Students had been called back to school four days ago. The Taliban have said students will be segregated by sex, but in many schools that was already the practice, except for the early grades.

In Kunduz, 335km from Kabul, a father of four sons and two daughters said he was worried about the future of his children.

“The Taliban is forcing us to give our young sons to them, but I cannot save them because I don’t have a weapon,” the man “MJ” said, adding that the family has little to eat.

The man said his leg was seriously injured and his house was burned down during fighting in August between the Afghan National Army and the Taliban.

“The war may have ended physically but our daily battle for survival has not ended,” the man said. “With no international community around, we are left to fend for ourselves.”

He said he has applied for asylum in the US and Canada: “We just want to leave this country”.

The Taliban face what could be a series of major crises as they fully take over the government. The majority of the billions of dollars Afghanistan holds in foreign reserves is now frozen in America, pressuring its now-depreciating Afghani currency.

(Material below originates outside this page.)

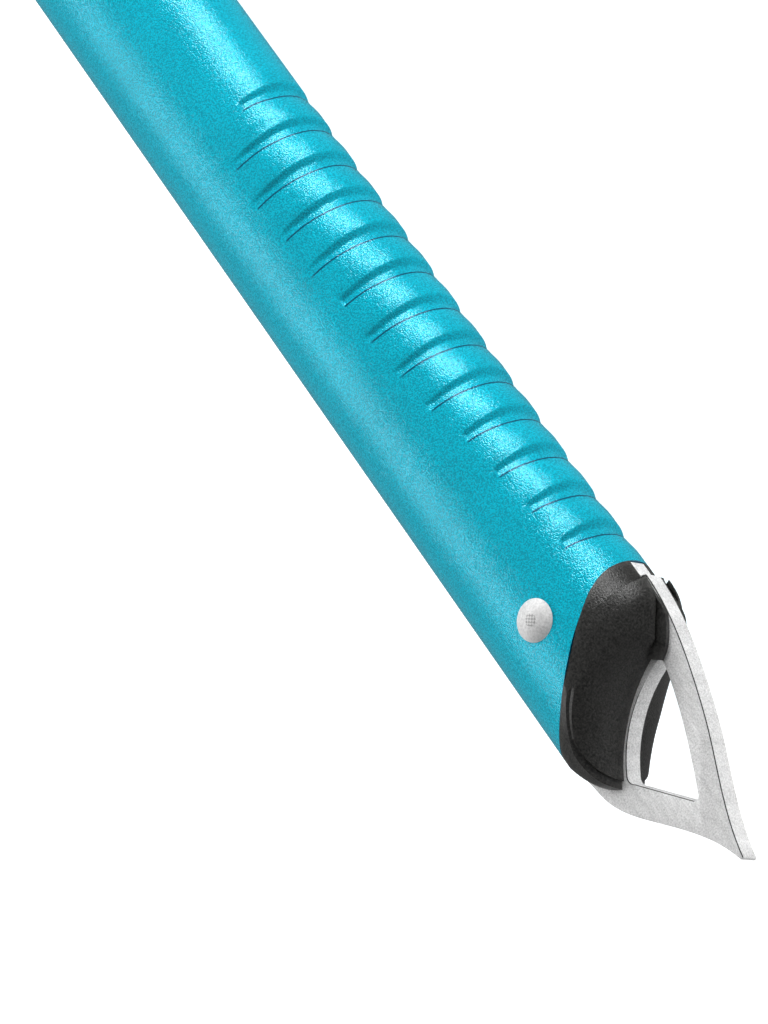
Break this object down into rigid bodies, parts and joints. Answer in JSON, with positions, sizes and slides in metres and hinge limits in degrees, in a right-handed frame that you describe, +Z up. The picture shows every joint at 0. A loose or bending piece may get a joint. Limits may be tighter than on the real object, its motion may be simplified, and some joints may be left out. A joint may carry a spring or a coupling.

Banks have implemented withdrawal controls, fearing runs on their deposits in the uncertainty. Civil servants across the country say they haven’t received their salary in months.

Medical equipment remains in short supply, while thousands who fled the Taliban’s advance remain living in squalid conditions. A major drought also has cut into the country’s food supplies, making its imports even more important and raising the risk of people going hungry.